W. Sumowski, Drawings of the Rembrandt School, New York, 1979, I, p. 494, as by an anonymous member of the Rembrandt School who was influenced by Bol.
A. Blankert, Ferdinand Bol (1616-1680). Rembrandt's Pupil, Doornspijk, 1982, p. 162, no. R5, as by an unidentified follower of Rembrandt.
W. Sumowski, Gemälde der Rembrandt Schüler. Addenda, Landau/Pfalz 1983, V, no. 2006, as Ferdinand Bol.
J. Giltaij, De tekeningen van Rembrandt en zijn school in het Museum Boymans-van Beuningen, Rotterdam, 1988, p. 124, under cat. no. 3, as anonymous Rembrandt school.
Special notice
VAT rate of 5% is payable on hammer price plus buyer's premium.

Lot Essay

The attribution of the present lot to Ferdinand Bol was first proposed by Dr. Wilhelm Bode in his catalogue raisonné for the Van Lanna sale in 1929. The painting was subsequently published by Valentier, who dated the work to the late 1630s, shortly after the artist left Rembrandt's workshop. Professor Werner Sumowski believes the present lot to be a fully autograph work by Bol, dating it to circa 1650. He compares the painting to a drawing by Ferdinand Bol in the Boymans-van Beuningen Museum, Rotterdam. Dr. Alfred Blankert, though noting that the painting shows clearly the influence of Rembrandt, believes the work to be stylistically closer to Flinck.

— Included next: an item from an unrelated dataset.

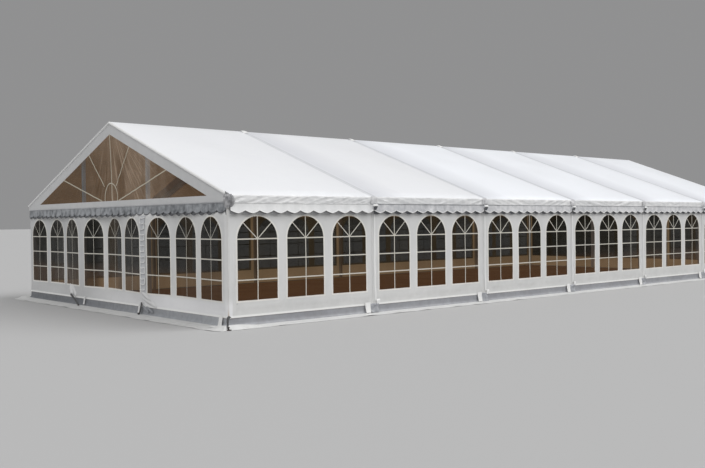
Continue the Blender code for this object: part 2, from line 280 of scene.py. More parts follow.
def cloth(name, points, faces, finishes, marks=None, inside=None, thickness=SHEET):
    """A closed sheet: the given outer face, an inner face behind it, and the cut edge between.
    The inner face takes the finish with the number inside, one or a list, or the outer's own."""
    points = np.array(points, float)
    count = len(points)
    marks = marks or [0] * len(faces)
    if inside is None:
        inside = marks
    elif not isinstance(inside, list):
        inside = [inside] * len(faces)
    inner = points - point_normals(points, faces) * thickness
    sides = {}
    for number, face in enumerate(faces):
        for start, end in zip(face, face[1:] + face[:1]):
            sides[(start, end)] = number
    rim, rim_marks = [], []
    for (start, end), number in sides.items():
        if (end, start) not in sides:
            rim.append((end, start, start + count, end + count))
            rim_marks.append(marks[number])
    back = [tuple(index + count for index in face[:1] + face[:0:-1]) for face in faces]
    both = np.vstack((points, inner))
    return piece_from(name, both, faces + back + rim, finishes, marks + inside + rim_marks)


def fixed(piece, slot, *nodes):
    """The piece rides on the tent and stands for CAD nodes, if any. slot is not used."""
    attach(piece, "root")
    if nodes:
        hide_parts(*nodes)
    return piece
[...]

Though this painting is believed to have been executed after the Ferdinand Bol's departure from Rembrandt's workshop, the influence of the latter is exemplified here. Abraham and the Three Angels is close in style to the biblical scenes painted by Rembrandt between 1635 and 1640. It has been suggested that the present lot was directly inspired by Pieter Lastman's painting of the same subject in the Hermitage, St. Petersburg, which in turn, Sumowski notes, was based on a small painting by Rembrandt (private collection).